How to Git Good for Much Win
There once was a man from New Zealand,
Who came bearing the fruits of experience,
Rebase, don’t merge!
Delete, don’t comment!
Branch, don’t conflict!
Squash, when possible,
Force, only personally,
But, above all––
Revert, don’t reset.
–apocryphally paraphrased from Jacob Mattingley
For those of you just starting your start-up odysseys, even those of you with considerable solo programming experience, you might find… you don’t know how to work well with other people :(
It’s not that you don’t get along day-to-day! Sure, you get drinks after work and there was that time you taste-tested all the lunch delivery and potentially saved their lives from an undiagnosed shellfish allergy… it’s just that when you try to merge your code together––instead of a sublime union of thought and… thought––you’re met with an all too familiar despair:
As the recursive, cthontic screams echo across your screen, you can’t help but wonder: why?
Git
is an interesting technology. Initially devised by Linus Torvalds for non-linear workflow management––it is best used for… linear workflow management. Git
is powerful enough to where you can dig yourself into, through, and out of a grave of incalculable depth in a free-form, branching, communistic kind of way. To express it less than delicately: it was designed to traverse the landscape of …hell!
But hell is scary! …and exhausting. If given the option, why not make for milder, more accomodating climes? Somewhere with healthcare and year-round alpine skiing. Like Switzerland.
Doesn’t that sound nice? As the diagram implies, the secret is to not use the vast majority of Git
. For starters, add this to your ~/.gitconfig
:
[color] ui = true [format] pretty = %C(magenta)%h%Creset %Cgreen[%cr]%Creset (%an) %s
Now your git log
will actually be useful.
Next, but perhaps most importantly never merge
! Only rebase
! This will ensure your changes are placed on top of all existing changes into your target branch if you use the following flow:
#while in feature branch
git rebase master
git checkout master
git rebase <feature-branch>
git push origin master
It seems a little circular, but it forces your changes to be applied after all current commits on master.
Another helpful tip: before your rebase master into your feature branch, squash your feature branch down to atomic commits. That way, you only have to deal with conflicts once:
#while in feature branch
git rebase -i <last commit hash on master>
In your text editor, change all the pick
s into s
s except for the ones you want to exist atomically in name. An atomic commit is one that you could potentially revert together or cherry-pick
individually. You can also reorder commits and squash them into atomic units at this point.
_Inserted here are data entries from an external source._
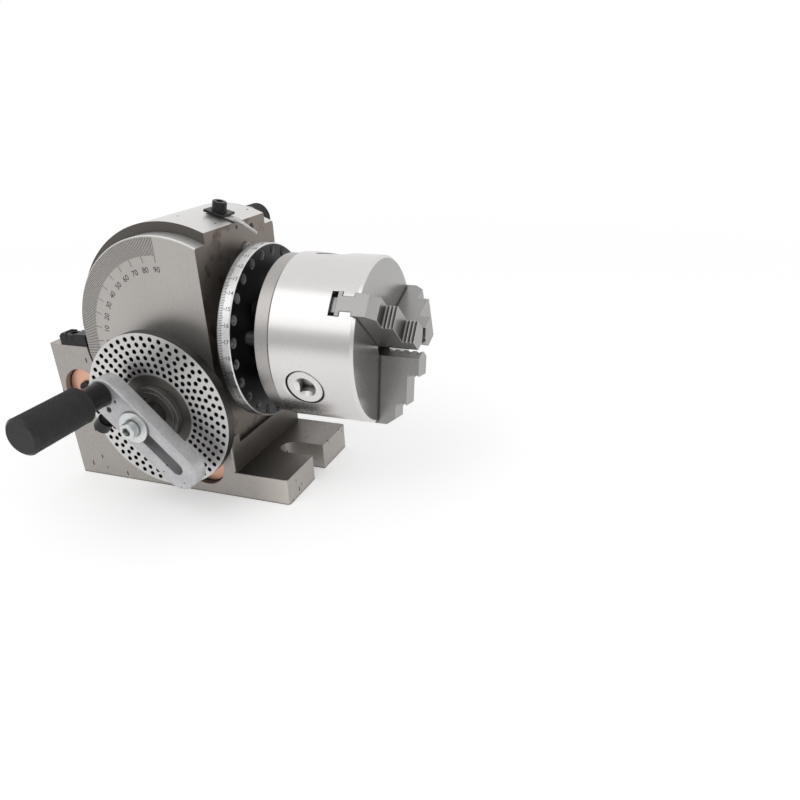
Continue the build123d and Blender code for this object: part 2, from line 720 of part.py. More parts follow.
def pinion_tip_radius():
    return pinion_pitch_radius + crown_addendum


def chuck_cover():
    rear = chuck_rear + register_depth + 0.2
    front = scroll_back - 2 * crown_addendum - 1.0
    body = rod_x(cavity_radius, rear, front) - rod_x(chuck_hub_radius, rear - 1, front + 1)
    for a in pinion_angles:
        body -= radial(rod_z(pinion_tip_radius() + 0.4, crown_inner - 0.3, chuck_radius), a, pinion_x)
        body -= radial(Pos(0, 0, crown_inner - 4) * Cylinder(4 + run_gap, 9), a, pinion_x)
    return body


def pinion(angle):
    """Bevel pinion drawn along +Z from the chuck axis: journal, teeth, neck and socketed head."""
    gear = tooth_outline(pinion_teeth, pinion_pitch_radius, crown_tooth_thick, crown_addendum, 1.3)
    half_step = 180 / pinion_teeth
    body = Pos(0, 0, crown_inner) * extrude(Rot(0, 0, half_step) * gear, crown_outer - crown_inner)
    body += Pos(0, 0, crown_inner - 2) * Cylinder(4, 4.2)
    body += Pos(0, 0, 39.8) * Cylinder(5, 3)
    head = Pos(0, 0, 44.9) * Cylinder(pinion_head_radius, 7.4)
    head = chamfer(head.edges().group_by(Axis.Z)[-1], 0.8)
    head -= Pos(0, 0, 42.0) * extrude(Rectangle(pinion_socket, pinion_socket), 9)
    head -= Pos(0, 0, 47.8) * Cone(pinion_socket / 2, pinion_socket / 2 + 3.0, 3.0)
    return radial(body + head, angle, pinion_x)


def spiral_point(r, turn):
    """A point of the scroll's spiral: the radius falls by one pitch a turn, so +X turns open the jaws."""
    start = jaw_angle - (rib_outer - 20.0) * 360 / scroll_pitch
    a = radians(start + 360 * turn)
    radius = r - scroll_pitch * turn
    return (radius * cos(a), radius * sin(a))


def spiral_edges(r):
    edges = []
    for k in range(rib_turns):
        edges.append(ThreePointArc(*[spiral_point(r, (k + s) / 6) for s in (0, 0.5, 1)]))
    return edges


def scroll():
    disc = Circle(scroll_radius) - Circle(chuck_hub_radius + slide_gap)
    body = spindle_plane(scroll_back) * extrude(disc, scroll_face - scroll_back)
    outer = spiral_edges(rib_outer + rib_thick / 2)
    inner = spiral_edges(rib_outer - rib_thick / 2)
    ends = [Line(spiral_point(rib_outer + rib_thick / 2, t), spiral_point(rib_outer - rib_thick / 2, t))
            for t in (0, rib_turns / 6)]
    rib = make_face(Wire(outer + inner + ends))
    body += spindle_plane(scroll_face) * extrude(rib, rib_height)
    lean = tan(radians(20))
    low = crown_tooth_thick / 2 + 1.5 * lean
    high = crown_tooth_thick / 2 - crown_addendum * lean
    depth = scroll_back - (pinion_x + pinion_pitch_radius) + crown_addendum
    section = make_face(Polyline([(-low, 0), (low, 0), (high, depth), (-high, depth)], close=True))
    tooth = extrude(section, crown_outer - crown_inner)
    # stand the tooth on the scroll's back with its length along +Y
    tooth = Plane(origin=(scroll_back, crown_inner, centre), x_dir=(0, 0, 1), z_dir=(0, 1, 0)).location * tooth
    for k in range(crown_teeth):
        body += around(tooth, pinion_angles[0] + 360 * (k + 0.5) / crown_teeth)
    return body


def jaw_side():
    """Side outline of a jaw above its neck: local X is the spindle radius, local Y is along +X."""
    tall = jaw_steps[0][1]
    outer = jaw_tip + jaw_length
    points = [(jaw_tip, jaw_neck_front), (outer, jaw_neck_front), (outer, jaw_steps[2][1] - 5.6)]
    points += [(outer - 4.0, jaw_steps[2][1])]
    for (r_in, front), (_, below) in ((jaw_steps[1], jaw_steps[2]), (jaw_steps[0], jaw_steps[1])):
        points.append((r_in, below))
        for k in range(3):
            mid = below + (front - below) * (k + 0.5) / 3
            points += [(r_in, mid - step_notch), (r_in - step_notch, mid), (r_in, mid + step_notch)]
        points.append((r_in, front))
    points.append((jaw_tip, tall))
    for k in range(4):
        mid = tall - 3.0 - 5.4 * k
        points += [(jaw_tip, mid + grip_notch), (jaw_tip + grip_notch, mid), (jaw_tip, mid - grip_notch)]
    return make_face(Polyline(points, close=True))


def jaw(number):
    """Jaw drawn along +Y at the spindle height, then turned to its slot."""
    outer = jaw_tip + jaw_length
    side = Plane(origin=(0, 0, centre), x_dir=(0, 1, 0), z_dir=(0, 0, -1))
    body = Location(side) * Pos(0, 0, -jaw_width / 2) * extrude(jaw_side(), jaw_width)
    foot = jaw_foot_width / 2
    neck = jaw_neck_width / 2
    body += block(jaw_foot_rear, jaw_foot_front, jaw_tip, outer, centre - foot, centre + foot)
    body += block(jaw_foot_rear, jaw_neck_front, jaw_tip, outer, centre - neck, centre + neck)
    body = body & tip_wedge()
    rib = 20.0 - scroll_pitch * number / 3 - scroll_pitch / 2
    strip = block(0, chuck_front, jaw_tip + 3.5, outer - 1, centre - jaw_tooth_width / 2, centre + jaw_tooth_width / 2)
    for n in range(-2, 6):
        r = rib + scroll_pitch * n
        if jaw_tip + 5 < r < outer - 1.5:
            ring = Circle(jaw_tooth_arc + jaw_tooth_thick / 2) - Circle(jaw_tooth_arc - jaw_tooth_thick / 2)
            depth = jaw_foot_rear - scroll_face
            tooth = spindle_plane(scroll_face + loose_gap) * Pos(r - jaw_tooth_arc, 0) * extrude(ring, depth)
            body += tooth & strip & block(0, chuck_front, r - 4, r + 4, 0, 2 * centre)
    return around(body, jaw_angles[number])


def tip_wedge():
    """Room a jaw may take up: its gripping end narrows to 120 degrees, so three jaws can meet."""
    flat = 1.3
    wide = 12.0
    reach = (wide - flat) / tan(radians(60))
    far = 2 * chuck_radius
    points = [(jaw_tip, -flat), (jaw_tip, flat), (jaw_tip + reach, wide), (far, wide), (far, -wide),
              (jaw_tip + reach, -wide)]
    return spindle_plane(cavity_front - 5) * extrude(make_face(Polyline(points, close=True)), 60)


def lock_pin():
    tip = direct_span[0] - 0.5
    body = rod_x(lock_pin_radius, 2, head_front + 3, lock_y, lock_z)
    end = rod_x(lock_tip_radius, head_front + 3, tip, lock_y, lock_z)
    body += chamfer(end.edges().filter_by(GeomType.CIRCLE).sort_by(Axis.X)[-1], 0.5)
    half = cam_pin_radius + slide_gap
    x, z = cam_pin_place()
    slot = block(x - half, x + half, lock_y - lock_pin_radius + 0.8, lock_y + 9, lock_knob_z - lock_throw
                 - cam_pin_radius - slide_gap, lock_z + 9)
    return body - slot


def cam_pin_place():
    a = radians(lock_start)
    return lock_knob_x - lock_throw * sin(a), lock_knob_z - lock_throw * cos(a)


def lock_shaft():
    near = lock_y + lock_pin_radius + 0.4
    body = rod_y(cam_radius, near, head_half + 0.6, lock_knob_x, lock_knob_z)
    x, z = cam_pin_place()
    return body + rod_y(cam_pin_radius, lock_y - 2.5, near, x, z)


def lock_knob():
    knob = rod_y(lock_knob_radius, head_half + 0.6, head_half + 0.6 + lock_knob_thick, lock_knob_x, lock_knob_z)
    return chamfer(knob.edges().filter_by(GeomType.CIRCLE), 0.8)


def pointer_seat(thick, below=0.0):
    z = drum_radius + below + 0.3
    plate = Pos(0, 0, z + thick / 2) * Box(pointer_washer, pointer_washer, thick)
    return plate - Pos(0, 0, z) * Cylinder(pointer_screw_radius + 0.1, 20)


def pointer():
    """Steel pointer: a strip under the washer, bent down over the head's front edge to the dial."""
    a = radians(90 - pointer_angle)
    seat = drum_radius + 0.3
    root_x = seat * sin(a)
    root_z = centre + seat * cos(a)
    bend = (root_x + 12 * cos(a), root_z - 12 * sin(a))
    half_root, half_tip = pointer_width / 2, 0.5
    top = [(root_x - 8 * cos(a), root_z + 8 * sin(a)), bend, (pointer_tip_x, pointer_tip_z)]
    lift = pointer_plate_thick
    upper = [(x + lift * sin(a), z + lift * cos(a)) for x, z in reversed(top)]
    side = make_face(Polyline(top + upper, close=True))
    body = Plane(origin=(0, 10, 0), x_dir=(1, 0, 0), z_dir=(0, -1, 0)).location * extrude(side, 20)
    plan = make_face(Polyline([(top[0][0] - 2, -half_root), (bend[0], -half_root), (pointer_tip_x + 1, -half_tip),
                               (pointer_tip_x + 1, half_tip), (bend[0], half_root), (top[0][0] - 2, half_root)],
                              close=True))
    body = body & (Pos(0, 0, centre) * extrude(plan, 2 * drum_radius))
    return body - on_pointer(Pos(0, 0, drum_radius) * Cylinder(pointer_screw_radius + 0.1, 20))


def pointer_plate():
    return on_pointer(pointer_seat(pointer_plate_thick, pointer_plate_thick + 0.05))


def pointer_screw():
    seat = drum_radius + 0.35 + 2 * pointer_plate_thick
    return on_pointer(Pos(0, 0, seat) * cap_screw(4.4, 5.5, pointer_screw_radius, 12, 4.0, 2.8))


def spindle_with_holes():
    body = spindle()
    for hole in index_flange_holes():
        body -= hole
    return body


nodes = {
    "base": base, "tie_washers": tie_washers, "tie_bolts": tie_bolts, "tie_nuts": tie_nuts,
    "clamp_blocks": clamp_blocks, "clamp_screws": clamp_screws,
    "head_casting": head_casting, "front_bush": front_bush, "rear_bush": rear_bush,
    "worm_housing": worm_housing, "tail_bush": tail_bush, "index_plate": index_plate,
    "index_screws": index_screws, "index_nut": index_nut,
    "pointer": pointer, "pointer_plate": pointer_plate, "pointer_screw": pointer_screw,
    "spindle": spindle_with_holes, "ring_nut": ring_nut, "worm_wheel": worm_wheel,
    "direct_plate": direct_plate, "direct_screws": direct_screws,
    "back_plate": back_plate, "chuck_bolts": chuck_bolts, "chuck_body": chuck_body, "chuck_cover": chuck_cover,
    "scroll": scroll,
    "worm_shaft": worm_shaft, "thrust_collar": thrust_collar, "crank_arm": crank_arm,
    "arm_washer": arm_washer, "arm_screw": arm_screw, "pinch_screw": pinch_screw,
    "plunger_sleeve": plunger_sleeve, "plunger_pin": plunger_pin, "plunger_knob": plunger_knob,
    "plunger_spring": plunger_spring,
    "lock_pin": lock_pin, "lock_shaft": lock_shaft, "lock_knob": lock_knob,
}

os.makedirs("parts", exist_ok=True)
for name, make in nodes.items():
    export_step(make(), f"parts/{name}.step")
for k in range(3):
    export_step(jaw(k), f"parts/jaw_{k + 1}.step")
    export_step(pinion(pinion_angles[k]), f"parts/pinion_{k + 1}.step")
print(len(nodes) + 6, "parts written")
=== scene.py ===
import json
import math

import bmesh
import bpy
from mathutils import Matrix, Vector


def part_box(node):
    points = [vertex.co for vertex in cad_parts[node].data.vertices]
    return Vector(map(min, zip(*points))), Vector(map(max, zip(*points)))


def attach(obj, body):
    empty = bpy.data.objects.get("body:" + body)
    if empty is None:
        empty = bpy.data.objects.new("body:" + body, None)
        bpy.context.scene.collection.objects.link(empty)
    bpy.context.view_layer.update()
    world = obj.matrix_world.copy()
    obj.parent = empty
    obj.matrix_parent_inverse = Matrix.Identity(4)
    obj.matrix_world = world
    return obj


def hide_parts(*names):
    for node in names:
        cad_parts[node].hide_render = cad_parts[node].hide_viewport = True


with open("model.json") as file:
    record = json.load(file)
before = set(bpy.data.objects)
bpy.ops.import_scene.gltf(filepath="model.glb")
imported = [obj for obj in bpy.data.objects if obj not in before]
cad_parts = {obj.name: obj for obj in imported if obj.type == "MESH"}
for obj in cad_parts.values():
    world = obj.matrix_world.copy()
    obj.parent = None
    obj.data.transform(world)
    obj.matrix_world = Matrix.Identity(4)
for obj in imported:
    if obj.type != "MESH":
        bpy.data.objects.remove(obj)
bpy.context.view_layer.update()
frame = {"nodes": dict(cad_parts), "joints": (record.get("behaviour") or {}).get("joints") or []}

nodes = frame["nodes"]
scene = bpy.context.scene
scene.view_settings.view_transform = "Standard"

# Places on the frame, in metres
jointPlaces = {joint["name"]: joint["pos_m"] for joint in frame["joints"] if "pos_m" in joint}
spindleHeight = jointPlaces["spindle_turn"][2]
wormX, wormHeight = jointPlaces["crank_turn"][0], jointPlaces["crank_turn"][2]
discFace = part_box("head_casting")[0].y
plateFront, plateBack = (corner.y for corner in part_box("index_plate"))
faceDepth = 0.0001  # a point this near a flat face still counts as on it


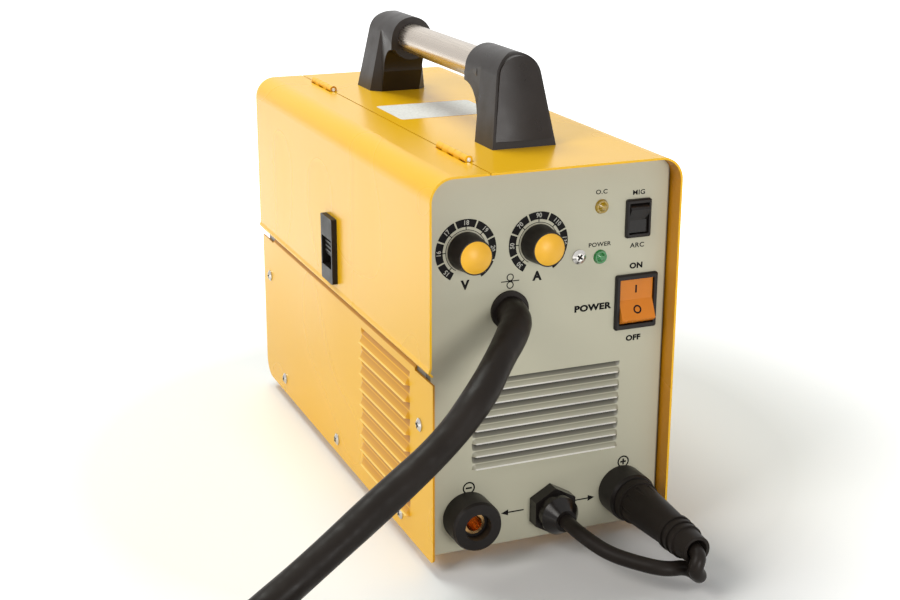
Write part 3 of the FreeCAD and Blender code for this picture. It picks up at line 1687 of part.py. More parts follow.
def torch_neck():
    """Bent neck with the collar and gas diffuser that carry nozzle and tip."""
    start = Vec(torch_handle_length, 0, 0)
    bend_start = start + X_AXIS * torch_neck_straight
    end, heading = neck_frame()
    half = math.radians(torch_neck_angle / 2)
    crest = bend_start + Vec(torch_neck_bend * math.sin(half), torch_neck_bend * (1 - math.cos(half)), 0)
    edges = [
        Part.LineSegment(start, bend_start).toShape(),
        Part.Arc(bend_start, crest, end).toShape(),
        Part.LineSegment(end, end + heading * torch_neck_nose).toShape(),
    ]
    path = Part.Wire(edges)
    ring = Part.Wire(Part.makeCircle(torch_neck_radius, start, X_AXIS))
    tube = path.makePipeShell([ring], True, False)
    tip = end + heading * torch_neck_nose
    collar = rod(neck_collar_radius, tip, heading, neck_collar_length)
    diffuser = rod(diffuser_radius, tip, heading, neck_collar_length + diffuser_length)
    return torch_placed(fused([tube, collar, diffuser]))


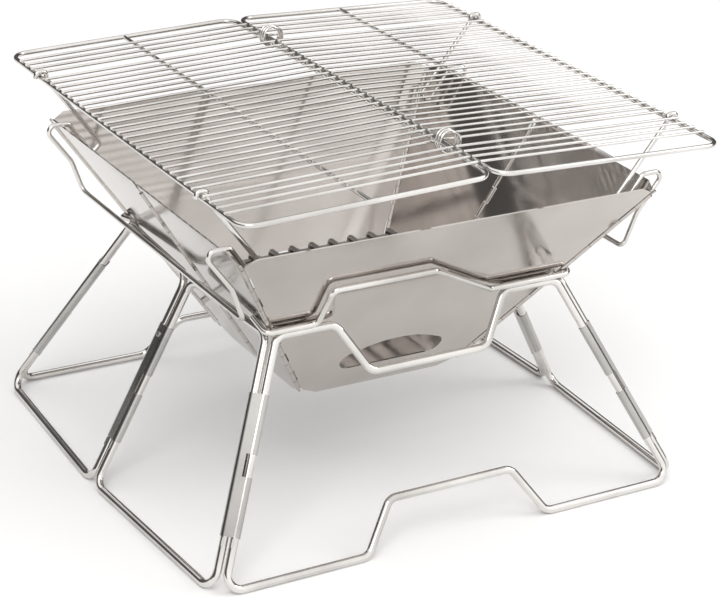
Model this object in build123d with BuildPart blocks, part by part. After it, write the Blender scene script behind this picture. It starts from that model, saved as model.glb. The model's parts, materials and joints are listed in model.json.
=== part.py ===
"""Folding camp grill: a wire stand, an inverted-pyramid firebox and a two-leaf cooking grate."""

from build123d import *
import math
import os

# ---- Driving dimensions (mm) ---------------------------------------------------------------

# Stand: six wire frames whose leg lines all run towards one point above the grill.
APEX_Z = 400.0
CORNER_X = 192.6
CORNER_Y = 181.0
MID_X = 204.0
WAIST_Z = 152.4
WIRE_R = 3.0
LEG_SPACING = 7.2
FOOT_BEND = 11.0
STEP_BEND = 10.0

# Step in the base wire and dip in the waist wire of the front and back frames.
STEP_FOOT_X = 75.0
STEP_TOP_X = 51.0
STEP_RISE = 33.0
DIP_TOP_X = 70.0
DIP_LOW_X = 48.0
DIP_DROP = 34.0

# Hinge sleeves rolled from sheet around each pair of leg wires.
SLEEVE_LOW_Z = 35.0
SLEEVE_HIGH_Z = 118.0
SLEEVE_WALL = 0.55
BARREL_FIT = 0.06
NOTCH_LENGTH = 16.0
STOP_REACH = 3.5
STOP_LENGTH = 6.0
STOP_THICKNESS = 1.4
STOP_GAP = 1.0
RIVET_R = 2.2
RIVET_HEIGHT = 1.3
RIVET_DROP = 7.0

# The back right leg is the open pivot of the folding loop, so its sleeve is wider.
OPEN_LEG_SPACING = 12.2
OPEN_SLOT_IN = 3.8
OPEN_SLOT_OUT = 2.7
OPEN_SLOT_RISE = 1.45

# Firebox: six sheet panels on an inverted pyramid.
BOX_APEX_Z = -25.0
RIM_Z = 233.0
RIM_X = 170.0
RIM_Y = 158.0
BOX_LOW_Z = 72.0
SHEET = 1.0
RIM_CLIP_ALONG = 11.0
RIM_CLIP_DOWN = 5.0
LOW_CLIP_ALONG = 9.0
LOW_CLIP_UP = 7.0
PLATE_SETBACK = 3.0
KNUCKLE_R = 1.9
PIN_R = 1.0
PIN_FIT = 0.05
KNUCKLE_COUNT = 13
KNUCKLE_GAP = 0.5
KNUCKLE_MARGIN = 4.5

# Air slot, low in the front and back panels.
SLOT_HALF = 43.0
SLOT_END = 10.0
SLOT_BOTTOM_Z = 93.0
SLOT_SIDE_Z = 105.0
SLOT_TOP_Z = 118.0

# Rest wires that hang the firebox on the stand's waist wires.
REST_R = 2.25
REST_Z = 157.3
REST_CLEAR = 5.2
REST_HOOK_RISE = 4.0
REST_RISE = 33.0
REST_LEFT_X = -86.0
REST_RIGHT_TOP_X = -4.0
REST_RIGHT_LOW_X = 56.0
REST_BEND = 5.0
REST_HOOK = 14.0

# Cooking grate: two leaves that meet in a low ridge and fold about it.
GRATE_CENTRE_Y = -9.0
GRATE_HALF_Y = 188.0
GRATE_EDGE_X = 188.5
GRATE_EDGE_Z = 275.0
GRATE_RIDGE_Z = 281.0
GRATE_WIRE_R = 1.8
GRATE_ROD_R = 1.6
GRATE_BAR_R = 1.0
GRATE_BEND = 12.0
RIDGE_WIRE_X = 2.4
FOLD_AXIS_RISE = 4.0
BAR_COUNT = 32
BAR_PITCH = 10.4
COIL_GAP_EXTRA = 5.0
COIL_GAPS = (4, 28)
COIL_R = 7.7
COIL_WIRE_R = 0.9
COIL_TURNS = 3
COIL_PITCH = 2.9

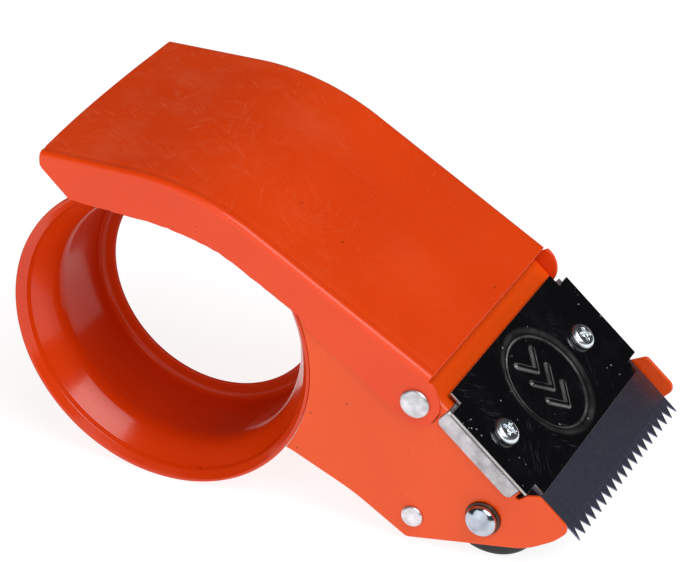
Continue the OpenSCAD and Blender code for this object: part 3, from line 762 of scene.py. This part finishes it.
for s in saddle_s:
    from_end = min(s, length - s)
    lip = SADDLE_LIP - (lip_r - math.sqrt(max(lip_r ** 2 - (lip_r - from_end) ** 2, 0))
                        if from_end < lip_r else 0)
    side = [(0.0, -lip), (0.0, -SADDLE_FOLD - (lip - SADDLE_FOLD) * 0.5)]
    side += [(SADDLE_FOLD * (1 - math.cos(a)), -SADDLE_FOLD * (1 - math.sin(a)))
             for a in (math.pi / 2 * k / half_section for k in range(half_section + 1))]
    side += [(SADDLE_FOLD + 0.4, 0.0)]
    whole = ([(-SADDLE_HALF + y, n) for y, n in side]
             + [(SADDLE_HALF * k / 4, 0.0) for k in range(-3, 4)]
             + [(SADDLE_HALF - y, n) for y, n in reversed(side)])
    saddle_verts += [(SADDLE_S[0] + s, y, saddle_top + n) for y, n in whole]
width = len(whole)
for i in range(len(saddle_s) - 1):
    saddle_faces += [(i * width + j, (i + 1) * width + j, (i + 1) * width + j + 1,
                      i * width + j + 1) for j in range(width - 1)]
saddle = make_piece("blade_saddle_strip", saddle_verts, saddle_faces, AT_NOSE)
merge_points(saddle)
finish_sheet(saddle, SADDLE_T, 0.16)
saddle_zinc, tree, shader, coords = new_finish("streaked_zinc_plate")
shader.inputs["Metallic"].default_value = 1.0
streak = noise_of(tree, coords, 700, 4, 0.65, (0.28, 1, 0.28))
patch = noise_of(tree, coords, 240, 3, 0.6)
tone = ramp(tree, mathn(tree, "ADD", mathn(tree, "MULTIPLY", streak, 0.6),
                        mathn(tree, "MULTIPLY", patch, 0.4)), 0.36, 0.64)
tree.links.new(blend_colour(tree, tone, (0.34, 0.33, 0.34, 1), (0.66, 0.63, 0.66, 1)),
               shader.inputs["Base Color"])
tree.links.new(ramp(tree, tone, 0.0, 1.0, 0.55, 0.38), shader.inputs["Roughness"])
tree.links.new(shade(tree, "ShaderNodeBump", {"Strength": 0.3, "Distance": 0.0001,
                                              "Height": streak}).outputs[0],
               shader.inputs["Normal"])
dress(saddle, saddle_zinc, "dispenser", "zinc_saddle", "blade_saddle")

# ---- Serrated blade ----
# A dark steel strip with fine lines that run towards its teeth. It is one tooth space repeated
# over the width, with a small bevel at the teeth.
BLADE_W, TIP_S, TOOTH_D, TOOTH_N, BLADE_REAR = 70.4, 51.6, 3.5, 19, 9.0
BLADE_Y, SKEW = 0.9, 1.0
BEVEL_S, TOOTH_EDGE = 1.1, 0.4
pitch = BLADE_W / TOOTH_N
ROOT_S = TIP_S - TOOTH_D


def repeat_tree(name):
    """A tree that sets copies of its mesh in a row, joins points that meet and paints them."""
    tree = bpy.data.node_groups.new(name, "GeometryNodeTree")
    tree.interface.new_socket("Geometry", in_out="INPUT", socket_type="NodeSocketGeometry")
    for label, kind in (("Copies", "NodeSocketInt"), ("Step", "NodeSocketVector"),
                        ("Turn", "NodeSocketVector"), ("Finish", "NodeSocketMaterial")):
        tree.interface.new_socket(label, in_out="INPUT", socket_type=kind)
    tree.interface.new_socket("Geometry", in_out="OUTPUT", socket_type="NodeSocketGeometry")
    given = tree.nodes.new("NodeGroupInput").outputs
    row = shade(tree, "GeometryNodeMeshLine", {"Count": given["Copies"],
                                               "Offset": given["Step"]}, mode="OFFSET")
    index = shade(tree, "GeometryNodeInputIndex").outputs[0]
    turn = shade(tree, "ShaderNodeVectorMath", {0: given["Turn"], "Scale": index},
                 operation="SCALE").outputs[0]
    placed = shade(tree, "GeometryNodeInstanceOnPoints", {
        "Points": row.outputs[0], "Instance": given["Geometry"], "Rotation": turn})
    real = shade(tree, "GeometryNodeRealizeInstances", {0: placed.outputs[0]})
    joined = shade(tree, "GeometryNodeMergeByDistance", {"Geometry": real.outputs[0],
                                                         "Distance": 0.000004})
    painted = shade(tree, "GeometryNodeSetMaterial", {"Geometry": joined.outputs[0],
                                                      "Material": given["Finish"]})
    out = tree.nodes.new("NodeGroupOutput")
    tree.links.new(painted.outputs[0], out.inputs[0])
    return tree


row_of_copies = repeat_tree("row_of_copies")


def repeat(obj, copies, step, turn, mat):
    """Runs the row tree on one piece and keeps the result as its plain mesh."""
    run = obj.modifiers.new("row", "NODES")
    ids = {item.name: item.identifier for item in row_of_copies.interface.items_tree
           if item.in_out == "INPUT"}
    run.node_group = row_of_copies
    run[ids["Copies"]] = copies
    run[ids["Step"]] = step
    run[ids["Turn"]] = turn
    run[ids["Finish"]] = mat
    bake(obj)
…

In short, I present the following precepts for the predication of the state of Git Switzerland:
- Don’t comment code, delete it
- Don’t merge, only rebase
- Squash feature-branch commits into atomic commits
- Name-space your feature branches with ‘/’, i.e.
git checkout -b kamalasaurus/feature-branch
; this keeps you from having to compete for branch names with your coworkers - Never perform destructive changes to master (force, reset, squash)
- Delete dead and committed branches immediately
Meaning your git
existence will be forevermore defined by:
git checkout -b <feature-branch>
#while in feature branch
git rebase -i <last commit hash on master>
git rebase master
git checkout master
git rebase <feature-branch>
git push origin master
git branch -d <feature-branch>
git push origin :<feature-branch>
If you or your coworkers stray from the narrow path, I have an unfortunate bit of news to deliver:
You’re already in git hell. You just haven’t realized it.